» DATASET SECTION:
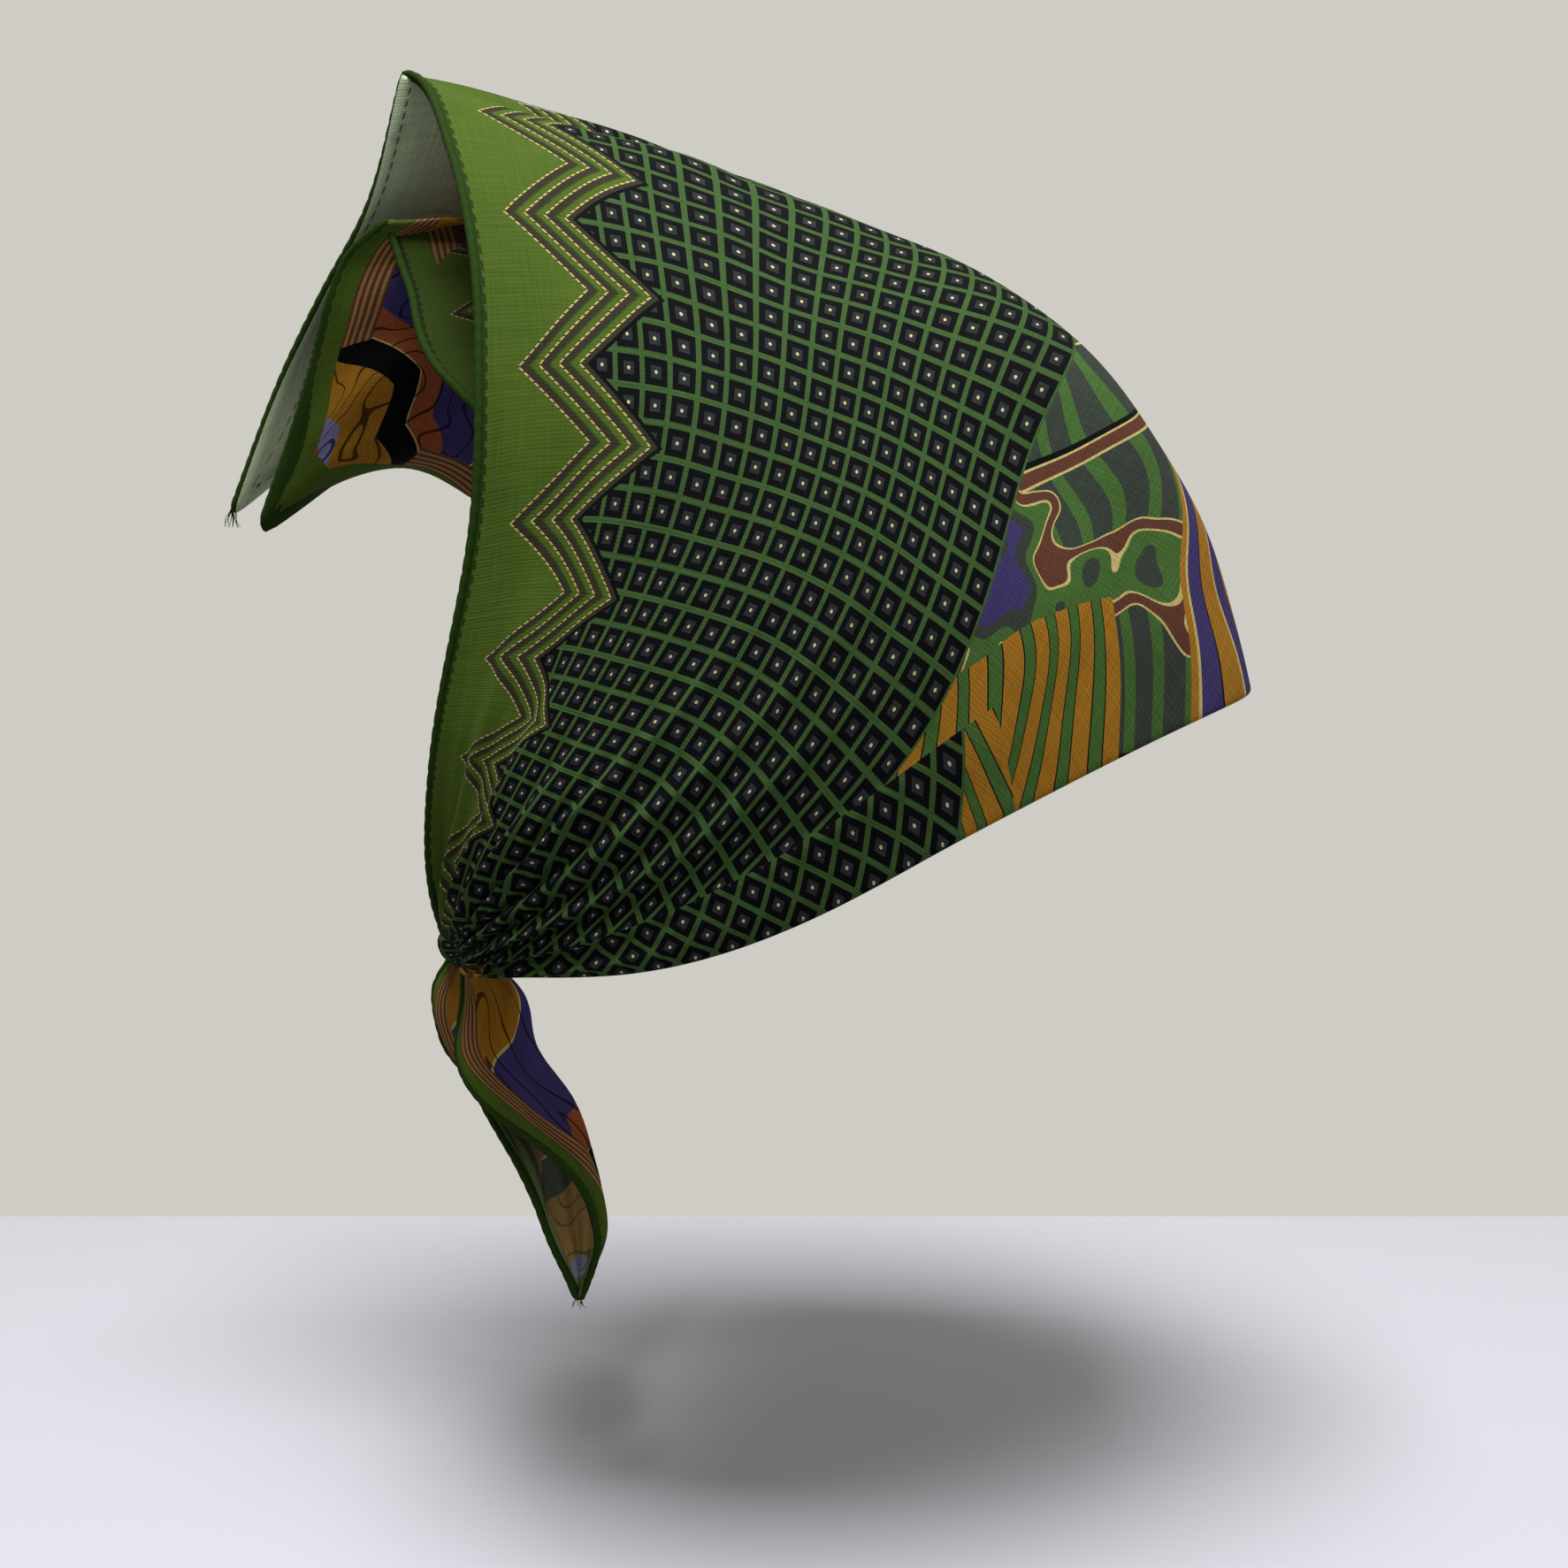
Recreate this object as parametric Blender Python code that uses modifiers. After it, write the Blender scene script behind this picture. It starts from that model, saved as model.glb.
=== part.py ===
# Headscarf: a square of thin printed cotton, folded on its diagonal and tied at the nape
#
# Metres, +Z up, +X towards the forehead, -Y the wearer's right side. The origin is the top of the
# wearer's crown, where the scarf sits. The hood is a fan of sections through the knot: each section
# leaves the knot, goes round one side of the head, over the top and back to the knot.

import math

import bpy
import numpy as np

# Driving sizes of the tied scarf
NAPE_BACK = 0.082  # knot behind the crown
NAPE_DROP = 0.156  # knot below the crown
HOOD_REACH = 0.192  # knot to the front of the crown
HOOD_WIDTH = 0.156  # across the widest part
FOLD_TILT = math.radians(19.5)  # the fold over the forehead, up from level, seen from the knot
PEAK_TILT = math.radians(94.4)  # the standing rear edge, seen from the knot
UNDER_PEAK_TILT = math.radians(97.0)  # the same for the layer next to the head
CORNER_REACH = 0.106  # rear peak to the tip of the outer corner
UNDER_CORNER_REACH = 0.074  # rear peak of the under layer to the tip of its corner
CORNER_LEAN = 0.020  # how far the hanging corner lies towards the far side
TAIL_LENGTH = 0.074
TAIL_WIDTH = 0.019
KNOT_WIDTH = 0.020
KNOT_HEIGHT = 0.014
KNOT_RISE = 0.004  # the knot's middle above the point that the gathers run to
KNOT_DENT = 0.10  # the turns of cloth sink this share of the knot's radius between them
KNOT_SEAT = 0.50  # share of the knot's round that the cloth running into it follows

# Cloth
CLOTH = 0.0010  # wall of one layer
HEM_WIDTH = 0.0040
HEM_CLOTH = 0.0016  # the turned hem is a thicker rim of the same wall
CLEARANCE = 0.0004  # between two pieces that touch
GATHER_DEPTH = 0.0013  # height of the pleats that run into the knot
GATHERS = 5  # pleats on each side
GATHER_RADIUS = 0.0075  # the gathered cloth where it enters the knot
GATHERED = (0.6, 1.0)  # shares of the way from the top to the knot between which the cloth bunches up
BESIDE_KNOT = (0.5, 0.85)  # between which it spreads to pass beside the knot
PLEATS_RISE = (0.55, 0.8)  # between which the pleats deepen
PLEATS_FALL = (0.86, 1.0)  # between which they flatten again
VALLEY_PLACE = -0.07  # middle of the valley, from the top (0) to the knot on the near side (-1)
VALLEY_SPREAD = 0.045

# Mesh
HOOD_ROWS = 25
HOOD_COLUMNS = 58
UNDER_ROWS = 20
UNDER_COLUMNS = 46
TAIL_ROWS = 16
TAIL_COLUMNS = 10
KNOT_ROWS = 12
KNOT_COLUMNS = 20

# Sections of the crown layer, one row each, from the forehead fold (0) to the rear edge (1):
# fan, reach (share of HOOD_REACH), half width (share of half HOOD_WIDTH), ridge (1 round, more is
# sharper), shift of the top towards the far side and depth of the valley beside it (both shares of
# half HOOD_WIDTH)
CROWN_SECTIONS = (
    (0.00, 0.943, 0.955, 1.00, 0.00, 0.00),
    (0.18, 0.972, 1.000, 1.00, 0.00, 0.00),
    (0.36, 0.984, 1.000, 1.00, 0.00, 0.00),
    (0.60, 0.957, 0.915, 1.08, 0.04, 0.02),
    (0.80, 0.994, 0.760, 1.40, 0.14, 0.09),
    (1.00, 1.024, 0.580, 2.00, 0.00, 0.00),
)
# The same for the under layer, which lies lower and narrower behind the crown
UNDER_SECTIONS = (
    (0.00, 0.943, 0.955, 1.00, 0.00, 0.00),
    (0.18, 0.972, 1.000, 1.00, 0.00, 0.00),
    (0.36, 0.980, 0.990, 1.00, 0.00, 0.00),
    (0.60, 0.920, 0.860, 1.15, 0.00, 0.00),
    (0.80, 0.880, 0.700, 2.20, 0.00, 0.00),
    (1.00, 0.865, 0.600, 4.20, 0.00, 0.00),
)
# Tilt of the front fold and of the rear edges along a section, from the top (0) to the knot (1):
# along, tilt as a share of the tilt at the top
FOLD_LINE = ((0.00, 1.00), (0.45, 0.82), (0.69, 0.31), (0.82, 0.28), (1.00, 0.28))
REAR_LINE = (
    (0.00, 1.00),
    (0.20, 0.964),
    (0.42, 0.905),
    (0.54, 0.890),
    (0.70, 0.945),
    (0.85, 1.02),
    (1.00, 1.04),
)
UNDER_REAR_LINE = ((0.00, 1.00), (0.20, 0.98), (0.32, 0.945), (0.46, 0.79), (0.70, 0.84), (1.00, 0.88))

# Free edge of the hanging corner, on the far side, from the rear peak (0) to the knot (1):
# along, back and up from the peak (shares of the corner's reach), out (share of CORNER_LEAN)
CORNER_EDGE = (
    (0.00, 0.000, 0.000, 0.0),
    (0.09, 0.094, -0.274, 0.4),
    (0.19, 0.255, -0.575, 0.8),
    (0.28, 0.425, -0.887, 1.0),
)
# Then up behind the corner's crease and down to the knot:
# along, back and up from the peak (shares of CORNER_REACH), out (share of half HOOD_WIDTH)
FAR_EDGE = (
    (0.38, 0.240, -0.650, 0.56),
    (0.50, 0.020, -0.600, 0.74),
    (0.64, -0.160, -0.900, 0.74),
    (0.82, -0.190, -1.380, 0.52),
)
# The same for the under layer (shares of UNDER_CORNER_REACH), inside the crown layer's edge
UNDER_FAR_EDGE = (
    (0.38, 0.160, -0.600, 0.45),
    (0.50, -0.120, -0.560, 0.60),
    (0.64, -0.340, -0.950, 0.62),
    (0.82, -0.360, -1.560, 0.44),
)
CORNER_SPAN = 0.55  # the part of the fan that the hanging corner bends
CORNER_EASE = 2.2  # how late in that part it bends back and out
DROP_EASE = 5.5  # and how late it drops, which leaves a crease that runs up from the tip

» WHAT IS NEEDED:
Write the material out again word for word.

» THE COMPLETED TASK:
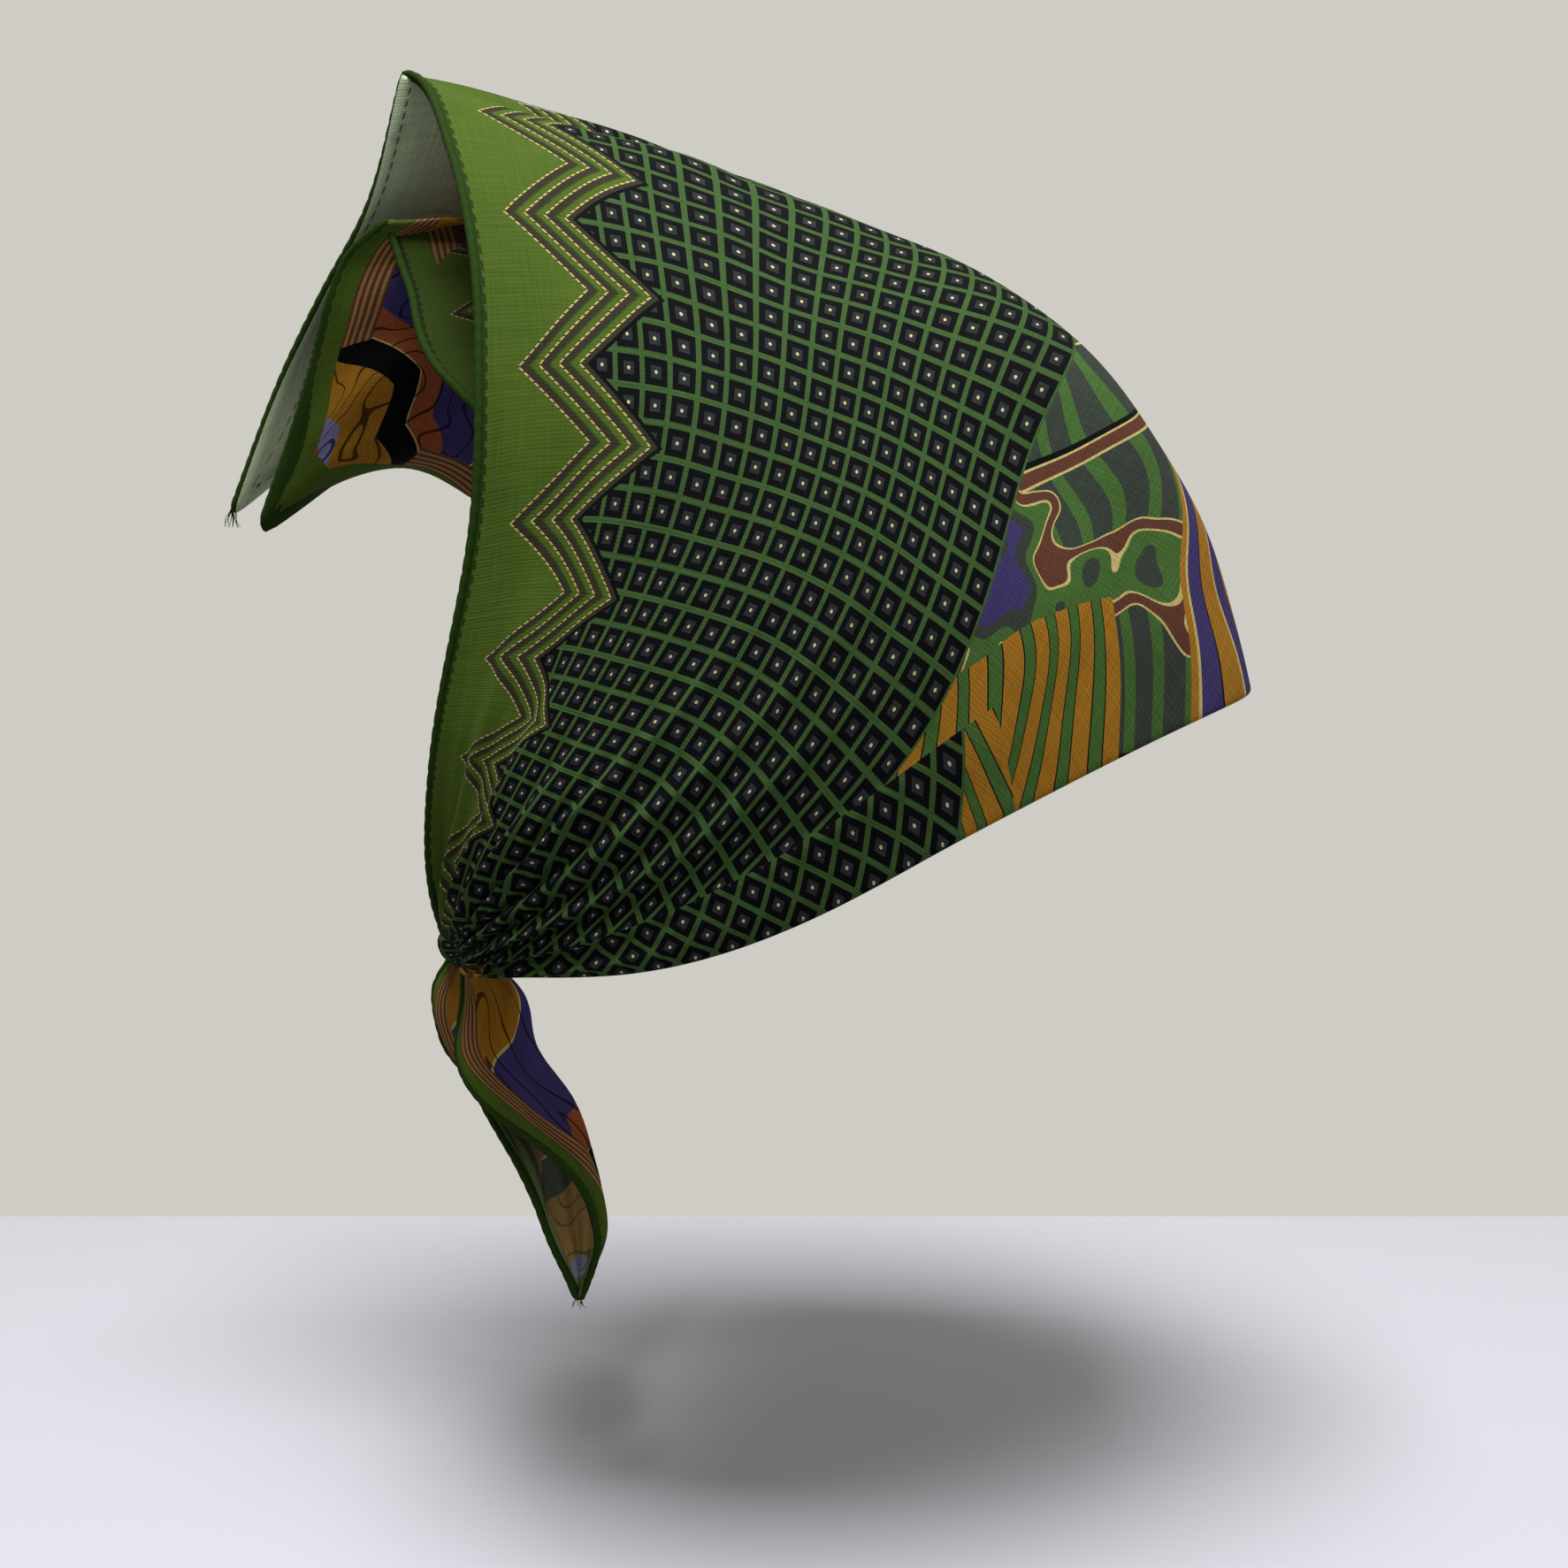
Recreate this object as parametric Blender Python code that uses modifiers. After it, write the Blender scene script behind this picture. It starts from that model, saved as model.glb.
=== part.py ===
# Headscarf: a square of thin printed cotton, folded on its diagonal and tied at the nape
#
# Metres, +Z up, +X towards the forehead, -Y the wearer's right side. The origin is the top of the
# wearer's crown, where the scarf sits. The hood is a fan of sections through the knot: each section
# leaves the knot, goes round one side of the head, over the top and back to the knot.

import math

import bpy
import numpy as np

# Driving sizes of the tied scarf
NAPE_BACK = 0.082  # knot behind the crown
NAPE_DROP = 0.156  # knot below the crown
HOOD_REACH = 0.192  # knot to the front of the crown
HOOD_WIDTH = 0.156  # across the widest part
FOLD_TILT = math.radians(19.5)  # the fold over the forehead, up from level, seen from the knot
PEAK_TILT = math.radians(94.4)  # the standing rear edge, seen from the knot
UNDER_PEAK_TILT = math.radians(97.0)  # the same for the layer next to the head
CORNER_REACH = 0.106  # rear peak to the tip of the outer corner
UNDER_CORNER_REACH = 0.074  # rear peak of the under layer to the tip of its corner
CORNER_LEAN = 0.020  # how far the hanging corner lies towards the far side
TAIL_LENGTH = 0.074
TAIL_WIDTH = 0.019
KNOT_WIDTH = 0.020
KNOT_HEIGHT = 0.014
KNOT_RISE = 0.004  # the knot's middle above the point that the gathers run to
KNOT_DENT = 0.10  # the turns of cloth sink this share of the knot's radius between them
KNOT_SEAT = 0.50  # share of the knot's round that the cloth running into it follows

# Cloth
CLOTH = 0.0010  # wall of one layer
HEM_WIDTH = 0.0040
HEM_CLOTH = 0.0016  # the turned hem is a thicker rim of the same wall
CLEARANCE = 0.0004  # between two pieces that touch
GATHER_DEPTH = 0.0013  # height of the pleats that run into the knot
GATHERS = 5  # pleats on each side
GATHER_RADIUS = 0.0075  # the gathered cloth where it enters the knot
GATHERED = (0.6, 1.0)  # shares of the way from the top to the knot between which the cloth bunches up
BESIDE_KNOT = (0.5, 0.85)  # between which it spreads to pass beside the knot
PLEATS_RISE = (0.55, 0.8)  # between which the pleats deepen
PLEATS_FALL = (0.86, 1.0)  # between which they flatten again
VALLEY_PLACE = -0.07  # middle of the valley, from the top (0) to the knot on the near side (-1)
VALLEY_SPREAD = 0.045

# Mesh
HOOD_ROWS = 25
HOOD_COLUMNS = 58
UNDER_ROWS = 20
UNDER_COLUMNS = 46
TAIL_ROWS = 16
TAIL_COLUMNS = 10
KNOT_ROWS = 12
KNOT_COLUMNS = 20

# Sections of the crown layer, one row each, from the forehead fold (0) to the rear edge (1):
# fan, reach (share of HOOD_REACH), half width (share of half HOOD_WIDTH), ridge (1 round, more is
# sharper), shift of the top towards the far side and depth of the valley beside it (both shares of
# half HOOD_WIDTH)
CROWN_SECTIONS = (
    (0.00, 0.943, 0.955, 1.00, 0.00, 0.00),
    (0.18, 0.972, 1.000, 1.00, 0.00, 0.00),
    (0.36, 0.984, 1.000, 1.00, 0.00, 0.00),
    (0.60, 0.957, 0.915, 1.08, 0.04, 0.02),
    (0.80, 0.994, 0.760, 1.40, 0.14, 0.09),
    (1.00, 1.024, 0.580, 2.00, 0.00, 0.00),
)
# The same for the under layer, which lies lower and narrower behind the crown
UNDER_SECTIONS = (
    (0.00, 0.943, 0.955, 1.00, 0.00, 0.00),
    (0.18, 0.972, 1.000, 1.00, 0.00, 0.00),
    (0.36, 0.980, 0.990, 1.00, 0.00, 0.00),
    (0.60, 0.920, 0.860, 1.15, 0.00, 0.00),
    (0.80, 0.880, 0.700, 2.20, 0.00, 0.00),
    (1.00, 0.865, 0.600, 4.20, 0.00, 0.00),
)
# Tilt of the front fold and of the rear edges along a section, from the top (0) to the knot (1):
# along, tilt as a share of the tilt at the top
FOLD_LINE = ((0.00, 1.00), (0.45, 0.82), (0.69, 0.31), (0.82, 0.28), (1.00, 0.28))
REAR_LINE = (
    (0.00, 1.00),
    (0.20, 0.964),
    (0.42, 0.905),
    (0.54, 0.890),
    (0.70, 0.945),
    (0.85, 1.02),
    (1.00, 1.04),
)
UNDER_REAR_LINE = ((0.00, 1.00), (0.20, 0.98), (0.32, 0.945), (0.46, 0.79), (0.70, 0.84), (1.00, 0.88))

# Free edge of the hanging corner, on the far side, from the rear peak (0) to the knot (1):
# along, back and up from the peak (shares of the corner's reach), out (share of CORNER_LEAN)
CORNER_EDGE = (
    (0.00, 0.000, 0.000, 0.0),
    (0.09, 0.094, -0.274, 0.4),
    (0.19, 0.255, -0.575, 0.8),
    (0.28, 0.425, -0.887, 1.0),
)
# Then up behind the corner's crease and down to the knot:
# along, back and up from the peak (shares of CORNER_REACH), out (share of half HOOD_WIDTH)
FAR_EDGE = (
    (0.38, 0.240, -0.650, 0.56),
    (0.50, 0.020, -0.600, 0.74),
    (0.64, -0.160, -0.900, 0.74),
    (0.82, -0.190, -1.380, 0.52),
)
# The same for the under layer (shares of UNDER_CORNER_REACH), inside the crown layer's edge
UNDER_FAR_EDGE = (
    (0.38, 0.160, -0.600, 0.45),
    (0.50, -0.120, -0.560, 0.60),
    (0.64, -0.340, -0.950, 0.62),
    (0.82, -0.360, -1.560, 0.44),
)
CORNER_SPAN = 0.55  # the part of the fan that the hanging corner bends
CORNER_EASE = 2.2  # how late in that part it bends back and out
DROP_EASE = 5.5  # and how late it drops, which leaves a crease that runs up from the tip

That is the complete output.